- EXERCISE DESCRIPTION:
Track down the lines that contain "scene" and copy them.

- RECORDED DATA:
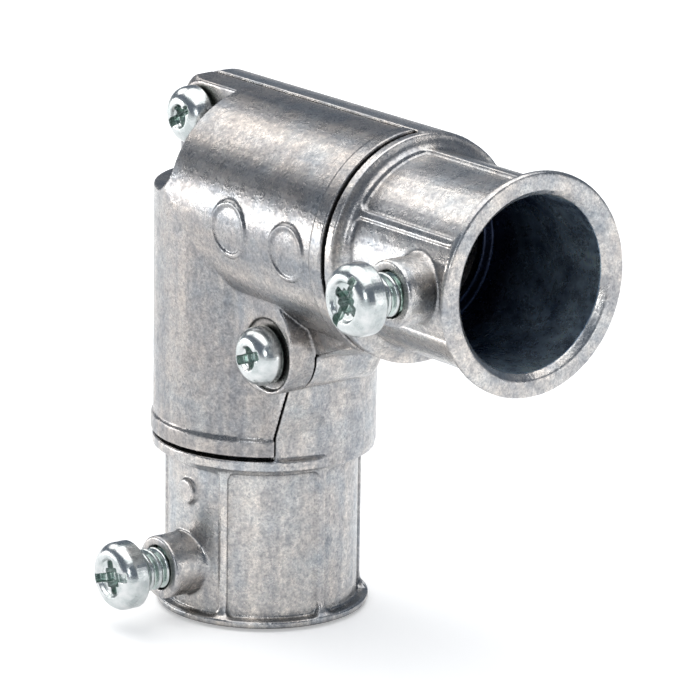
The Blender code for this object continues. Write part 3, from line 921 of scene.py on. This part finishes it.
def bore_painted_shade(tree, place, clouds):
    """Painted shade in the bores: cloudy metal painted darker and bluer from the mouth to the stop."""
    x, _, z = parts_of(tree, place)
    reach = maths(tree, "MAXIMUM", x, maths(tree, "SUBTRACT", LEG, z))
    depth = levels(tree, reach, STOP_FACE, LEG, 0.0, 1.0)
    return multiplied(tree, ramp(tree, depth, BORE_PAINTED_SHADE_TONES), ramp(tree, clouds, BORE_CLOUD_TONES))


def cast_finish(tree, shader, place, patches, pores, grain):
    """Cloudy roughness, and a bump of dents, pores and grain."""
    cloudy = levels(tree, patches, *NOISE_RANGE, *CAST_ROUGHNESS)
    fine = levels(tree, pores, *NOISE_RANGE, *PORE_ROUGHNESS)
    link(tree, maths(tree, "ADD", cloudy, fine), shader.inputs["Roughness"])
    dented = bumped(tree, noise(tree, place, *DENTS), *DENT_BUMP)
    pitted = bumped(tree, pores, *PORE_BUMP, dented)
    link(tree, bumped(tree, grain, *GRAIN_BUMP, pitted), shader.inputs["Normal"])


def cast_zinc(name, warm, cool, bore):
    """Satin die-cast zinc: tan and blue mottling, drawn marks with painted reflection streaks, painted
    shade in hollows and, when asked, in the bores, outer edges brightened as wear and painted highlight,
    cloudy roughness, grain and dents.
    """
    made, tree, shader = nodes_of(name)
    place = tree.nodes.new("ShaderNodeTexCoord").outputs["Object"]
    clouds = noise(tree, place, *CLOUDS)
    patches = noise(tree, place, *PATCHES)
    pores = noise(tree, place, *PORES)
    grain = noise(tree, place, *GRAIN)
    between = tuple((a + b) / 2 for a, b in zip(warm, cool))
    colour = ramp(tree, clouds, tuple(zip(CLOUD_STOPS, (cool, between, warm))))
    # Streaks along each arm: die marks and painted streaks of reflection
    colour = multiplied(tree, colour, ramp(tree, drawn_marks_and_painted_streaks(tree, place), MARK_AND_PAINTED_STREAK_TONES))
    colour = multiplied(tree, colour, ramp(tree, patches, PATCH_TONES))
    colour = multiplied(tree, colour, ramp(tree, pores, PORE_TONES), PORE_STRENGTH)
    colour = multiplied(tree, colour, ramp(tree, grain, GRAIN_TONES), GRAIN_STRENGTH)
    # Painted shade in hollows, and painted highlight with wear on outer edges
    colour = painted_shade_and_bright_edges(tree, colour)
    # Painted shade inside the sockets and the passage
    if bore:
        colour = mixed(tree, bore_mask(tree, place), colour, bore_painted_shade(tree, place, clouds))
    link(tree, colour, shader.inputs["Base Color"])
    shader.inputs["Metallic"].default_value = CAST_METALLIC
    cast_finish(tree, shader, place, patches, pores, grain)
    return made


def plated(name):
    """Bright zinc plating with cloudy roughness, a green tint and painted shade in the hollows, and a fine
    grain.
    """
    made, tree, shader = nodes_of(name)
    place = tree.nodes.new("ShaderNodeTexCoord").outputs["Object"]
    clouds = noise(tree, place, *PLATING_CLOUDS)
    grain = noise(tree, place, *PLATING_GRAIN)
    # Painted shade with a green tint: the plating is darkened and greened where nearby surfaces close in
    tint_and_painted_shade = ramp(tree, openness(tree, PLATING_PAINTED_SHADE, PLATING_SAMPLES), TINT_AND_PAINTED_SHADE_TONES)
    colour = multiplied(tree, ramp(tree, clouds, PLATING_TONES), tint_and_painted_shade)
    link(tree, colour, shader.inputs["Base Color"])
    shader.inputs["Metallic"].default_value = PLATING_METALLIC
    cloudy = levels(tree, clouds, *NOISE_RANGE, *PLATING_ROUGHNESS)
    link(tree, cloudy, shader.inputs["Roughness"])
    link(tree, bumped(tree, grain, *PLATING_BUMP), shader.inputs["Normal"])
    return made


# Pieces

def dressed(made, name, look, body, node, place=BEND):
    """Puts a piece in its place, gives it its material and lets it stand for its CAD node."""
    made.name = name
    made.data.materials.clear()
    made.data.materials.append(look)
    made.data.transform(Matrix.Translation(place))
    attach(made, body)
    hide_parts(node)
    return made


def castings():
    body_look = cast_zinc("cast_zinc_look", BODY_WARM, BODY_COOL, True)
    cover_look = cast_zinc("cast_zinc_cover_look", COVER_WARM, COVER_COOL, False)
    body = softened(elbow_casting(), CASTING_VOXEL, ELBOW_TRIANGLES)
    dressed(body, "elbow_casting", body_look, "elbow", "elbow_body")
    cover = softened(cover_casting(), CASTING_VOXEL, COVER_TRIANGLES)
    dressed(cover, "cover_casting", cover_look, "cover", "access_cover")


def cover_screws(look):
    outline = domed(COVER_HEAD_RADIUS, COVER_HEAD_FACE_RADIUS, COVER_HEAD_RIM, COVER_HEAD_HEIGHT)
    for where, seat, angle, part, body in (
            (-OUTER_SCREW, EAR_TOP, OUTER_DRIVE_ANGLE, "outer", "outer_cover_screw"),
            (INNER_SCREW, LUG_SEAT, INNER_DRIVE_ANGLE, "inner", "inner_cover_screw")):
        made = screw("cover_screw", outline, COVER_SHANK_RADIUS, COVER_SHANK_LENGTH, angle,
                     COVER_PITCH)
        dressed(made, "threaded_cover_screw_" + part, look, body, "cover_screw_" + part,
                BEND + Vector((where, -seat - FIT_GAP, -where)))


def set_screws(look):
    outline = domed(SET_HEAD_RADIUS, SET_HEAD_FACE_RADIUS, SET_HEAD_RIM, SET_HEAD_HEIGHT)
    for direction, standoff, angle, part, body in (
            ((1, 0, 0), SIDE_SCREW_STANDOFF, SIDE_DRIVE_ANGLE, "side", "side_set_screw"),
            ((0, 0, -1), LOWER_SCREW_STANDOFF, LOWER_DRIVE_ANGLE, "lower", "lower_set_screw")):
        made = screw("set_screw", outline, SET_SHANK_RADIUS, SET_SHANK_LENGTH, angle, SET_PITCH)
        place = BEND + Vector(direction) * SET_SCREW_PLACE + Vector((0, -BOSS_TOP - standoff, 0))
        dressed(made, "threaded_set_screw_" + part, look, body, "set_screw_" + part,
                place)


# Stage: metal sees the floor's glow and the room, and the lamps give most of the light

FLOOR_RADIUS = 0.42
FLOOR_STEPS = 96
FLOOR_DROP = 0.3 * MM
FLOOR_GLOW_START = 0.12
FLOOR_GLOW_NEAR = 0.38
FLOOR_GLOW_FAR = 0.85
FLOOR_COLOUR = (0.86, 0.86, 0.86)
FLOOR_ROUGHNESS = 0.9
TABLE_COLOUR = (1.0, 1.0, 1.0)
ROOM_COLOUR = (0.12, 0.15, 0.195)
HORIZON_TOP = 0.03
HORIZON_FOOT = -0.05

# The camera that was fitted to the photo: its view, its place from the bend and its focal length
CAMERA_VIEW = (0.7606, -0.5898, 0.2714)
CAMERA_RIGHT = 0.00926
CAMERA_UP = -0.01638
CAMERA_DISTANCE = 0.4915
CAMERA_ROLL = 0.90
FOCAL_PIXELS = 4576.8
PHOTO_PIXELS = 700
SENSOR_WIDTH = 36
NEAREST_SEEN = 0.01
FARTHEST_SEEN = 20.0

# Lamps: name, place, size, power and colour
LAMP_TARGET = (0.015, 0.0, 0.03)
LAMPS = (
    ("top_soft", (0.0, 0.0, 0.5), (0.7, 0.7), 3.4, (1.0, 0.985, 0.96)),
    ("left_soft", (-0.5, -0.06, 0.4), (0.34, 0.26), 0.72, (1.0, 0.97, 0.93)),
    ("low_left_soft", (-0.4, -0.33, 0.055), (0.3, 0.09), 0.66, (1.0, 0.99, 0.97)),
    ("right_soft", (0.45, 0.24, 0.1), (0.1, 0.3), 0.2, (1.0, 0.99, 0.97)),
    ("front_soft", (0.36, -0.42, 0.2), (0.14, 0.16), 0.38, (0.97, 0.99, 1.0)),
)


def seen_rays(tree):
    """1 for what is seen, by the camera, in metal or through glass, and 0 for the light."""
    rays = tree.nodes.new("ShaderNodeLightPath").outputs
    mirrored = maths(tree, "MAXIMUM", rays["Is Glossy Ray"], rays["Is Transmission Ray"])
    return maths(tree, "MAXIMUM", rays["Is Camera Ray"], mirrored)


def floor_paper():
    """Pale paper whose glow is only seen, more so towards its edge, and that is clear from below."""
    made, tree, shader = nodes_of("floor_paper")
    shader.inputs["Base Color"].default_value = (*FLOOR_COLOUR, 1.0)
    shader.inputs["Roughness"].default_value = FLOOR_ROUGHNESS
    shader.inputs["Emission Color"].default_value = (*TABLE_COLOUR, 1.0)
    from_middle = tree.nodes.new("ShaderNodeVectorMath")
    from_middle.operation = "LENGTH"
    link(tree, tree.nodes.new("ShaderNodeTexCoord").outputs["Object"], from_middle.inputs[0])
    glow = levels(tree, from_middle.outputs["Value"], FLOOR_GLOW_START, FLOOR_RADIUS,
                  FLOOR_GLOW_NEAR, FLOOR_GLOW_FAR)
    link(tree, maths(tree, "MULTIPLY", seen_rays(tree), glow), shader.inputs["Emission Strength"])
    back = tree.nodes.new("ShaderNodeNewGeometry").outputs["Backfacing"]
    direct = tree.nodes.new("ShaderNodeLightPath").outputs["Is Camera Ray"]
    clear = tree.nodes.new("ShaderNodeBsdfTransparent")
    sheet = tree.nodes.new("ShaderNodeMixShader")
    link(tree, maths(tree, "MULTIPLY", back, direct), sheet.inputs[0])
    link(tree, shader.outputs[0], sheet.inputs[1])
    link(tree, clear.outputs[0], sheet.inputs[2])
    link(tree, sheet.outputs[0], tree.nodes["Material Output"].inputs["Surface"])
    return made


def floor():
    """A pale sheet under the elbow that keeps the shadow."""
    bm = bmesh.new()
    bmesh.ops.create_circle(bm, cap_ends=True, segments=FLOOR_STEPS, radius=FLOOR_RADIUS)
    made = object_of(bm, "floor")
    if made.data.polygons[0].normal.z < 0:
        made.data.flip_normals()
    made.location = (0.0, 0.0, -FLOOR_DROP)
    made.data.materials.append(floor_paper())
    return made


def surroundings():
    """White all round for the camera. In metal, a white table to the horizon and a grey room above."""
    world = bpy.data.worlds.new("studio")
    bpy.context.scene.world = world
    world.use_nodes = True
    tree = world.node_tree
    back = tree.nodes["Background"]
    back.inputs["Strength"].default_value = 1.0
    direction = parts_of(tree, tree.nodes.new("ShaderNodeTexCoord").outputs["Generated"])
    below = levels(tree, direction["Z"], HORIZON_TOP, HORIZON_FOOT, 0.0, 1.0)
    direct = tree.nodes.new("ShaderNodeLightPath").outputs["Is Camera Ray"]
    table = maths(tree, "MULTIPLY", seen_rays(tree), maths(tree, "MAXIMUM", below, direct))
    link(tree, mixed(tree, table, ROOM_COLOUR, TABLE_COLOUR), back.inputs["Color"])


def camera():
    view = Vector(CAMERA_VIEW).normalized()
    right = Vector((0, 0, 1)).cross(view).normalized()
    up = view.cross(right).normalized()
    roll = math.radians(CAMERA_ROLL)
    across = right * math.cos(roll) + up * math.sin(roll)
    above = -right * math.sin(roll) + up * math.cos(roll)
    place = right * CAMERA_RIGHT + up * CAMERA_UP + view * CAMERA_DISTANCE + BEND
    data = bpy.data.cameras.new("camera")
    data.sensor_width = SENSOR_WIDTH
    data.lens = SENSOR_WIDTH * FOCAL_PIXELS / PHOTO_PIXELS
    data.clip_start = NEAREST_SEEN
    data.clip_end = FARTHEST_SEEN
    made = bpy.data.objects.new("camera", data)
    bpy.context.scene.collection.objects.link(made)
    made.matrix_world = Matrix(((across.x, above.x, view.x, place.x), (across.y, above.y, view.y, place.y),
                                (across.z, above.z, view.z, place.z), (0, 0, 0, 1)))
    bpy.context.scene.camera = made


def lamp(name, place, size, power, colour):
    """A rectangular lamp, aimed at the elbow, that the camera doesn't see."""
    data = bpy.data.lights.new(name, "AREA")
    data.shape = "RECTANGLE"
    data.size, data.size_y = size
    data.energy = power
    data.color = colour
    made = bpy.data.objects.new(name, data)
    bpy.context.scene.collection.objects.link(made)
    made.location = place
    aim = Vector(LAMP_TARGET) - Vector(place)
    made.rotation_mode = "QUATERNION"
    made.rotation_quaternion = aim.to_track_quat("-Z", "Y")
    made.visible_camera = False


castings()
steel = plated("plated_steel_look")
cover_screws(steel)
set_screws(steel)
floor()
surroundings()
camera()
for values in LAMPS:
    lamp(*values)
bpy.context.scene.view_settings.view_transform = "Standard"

- CORRECT OUTPUT:
The Blender code for this object continues. Write part 3, from line 921 of scene.py on. This part finishes it.
    bpy.context.scene.world = world
    bpy.context.scene.collection.objects.link(made)
    bpy.context.scene.camera = made
    bpy.context.scene.collection.objects.link(made)
bpy.context.scene.view_settings.view_transform = "Standard"